Cambridge Law Test (CLT); 2x interviews
Interview 1: discussion of pre-reading, SAQ; Interview 2: academic background, personal statement
Went over books mentioned in personal statement
Practice essay questions from similar papers
Try to see the interview as an opportunity, not an obstacle!
Remember this advice isn't official. There is no guarantee it will reflect your experience because university applications can change between years. Check the official Cambridge and Oxford websites for more accurate information on this year's application format and the required tests.
Also, someone else's experience may not reflect your own. Most interviews are more like conversations than tests and like, any conversation, they are quite interactive.

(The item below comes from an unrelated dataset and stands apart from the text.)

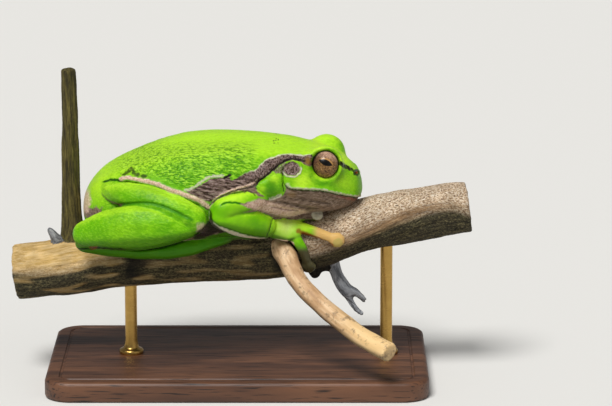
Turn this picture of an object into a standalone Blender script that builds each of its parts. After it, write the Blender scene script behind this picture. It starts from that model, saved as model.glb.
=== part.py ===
"""A European tree frog resting on a cut length of branch: a still, life-size model on a plain display stand.

Tables are in millimetres and meshes in metres. +X is the way the frog faces, +Y its left side and +Z up.
The origin is the middle of the stand's underside. Heights in the tables are counted from the perch's axis
at x = 0, and a mesh is lifted to its place over the table when it is made.
"""

import math

import bmesh
import bpy
import numpy as np
from mathutils import Matrix, Vector
from mathutils.bvhtree import BVHTree

# Driving sizes
MM = 0.001
GAP = 0.3
AXIS_HEIGHT = 18.2
EYE_RADIUS = 2.15
EYE_CENTRE = (12.8, 4.55, 14.52)
EYE_FACING = (0.10, 0.96, 0.22)
NECK_X = 6.5
LID_RADIUS, LID_REACH, LID_THICKNESS = 2.35, 0.9, 0.35
BROW_RADII, BROW_DEPTH = (2.9, 2.9, 2.6), 0.5
DRUM_RADIUS, DRUM_THICKNESS = 1.15, 0.2
FOLD_RADIUS, CANTHUS_RADIUS = 0.4, 0.45
LIP_RADIUS, LIP_RISE = 0.32, 0.36
MOUTH_HALF_HEIGHT, MOUTH_DEPTH = 0.16, 0.5
NOSE_RADII, NOSTRIL_RADII = (0.6, 0.55, 0.5), (0.3, 0.45, 0.22)
ARMPIT_CENTRE, ARMPIT_RADII = (4.4, 7.3, 12.0), (2.0, 1.7, 2.0)
FINGER_RADIUS, FINGER_DISC = 0.72, 1.05
TOE_RADIUS, TOE_DISC = 0.62, 0.95
BASE_LENGTH, BASE_DEPTH, BASE_THICKNESS = 56.0, 34.0, 3.0
BASE_CORNER, BASE_BEVEL = 4.0, 0.6
ROD_RADIUS = 0.9
ROD_PLACES = {"stand_rod_rear": -16.0, "stand_rod_front": 22.0}
SIDES = {"right": -1, "left": 1}

# The perch's axis and radius: x, y, height, radius
BRANCH = (
    (-33.0, 0.2, -2.8, 4.0),
    (-28.0, 0.1, -2.2, 3.95),
    (-24.5, 0.1, -1.8, 4.2),
    (-19.5, 0.0, -1.2, 3.85),
    (-13.0, 0.0, -0.7, 3.8),
    (-5.0, 0.0, -0.2, 3.75),
    (1.5, 0.0, 0.1, 3.85),
    (6.0, 0.0, 0.6, 4.05),
    (9.5, 0.0, 1.4, 3.8),
    (12.8, 0.0, 2.2, 3.75),
    (16.4, 0.0, 3.8, 3.85),
    (20.0, 0.0, 4.85, 3.75),
    (24.5, 0.1, 5.6, 3.85),
    (29.5, 0.2, 6.5, 3.75),
    (34.0, 0.3, 7.15, 3.65),
)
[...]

Test taken: Cambridge Law Test (CLT)
Number of interviews: 2
Time between interviews: 30 minutes
Length of interviews: 30-40 minutes
Online interview: No
My subject-specific interview was scheduled first. I was given some time to read and make notes on an article, then I was questioned on it during the interview. I also had to work out what the grounds for the main argument raised by the defendant in a case mentioned in the article might have been. In regard to the weird interview questions that circulate in the media and scare potential applicants away - there will be such questions, but they will always be put in context, so they will not seem impossible and out of this world, but rather in the flow of the ongoing discussion. I remember the interviewer asking me a question on a piece that I had listed on my English Literature curriculum at school when filling in the
The general interview was with an admissions tutor. He asked a couple of questions regarding my academic background, and then we discussed my personal statement in great detail. At both my interviews there was another person alongside the main interviewer who also posed some questions for discussion.
I went over the books that I had discussed in my personal statement and other books that I heard read before and which fall into the lists of advisory "reading around the subject" - What About Law, Letters to a Law Student, Learning the Law. watched the mock law interview on the university YouTube channel. Two of the books I had covered in my personal statement were in the field of ethics - I got pretty involved with philosophy in high school and this was the philosophical branch that interested, and still interests me the most.
Practice essay question - there are a few on the law faculty website.
Look forward to your interview rather than anxiously count the days left to it. Perceive it as an opportunity, not an obstacle. Speak your mind and think aloud, so to say. Don't feel pressured to jump into ill-founded conclusions just because you've heard that you have to be quick, but instead take your time to think about the question you're being asked if you feel the need to. Nobody is expecting you to have an answer ready the second after you have been given the question - in fact, it is not the answer itself, but you unique thought process that the interviewer is looking to follow.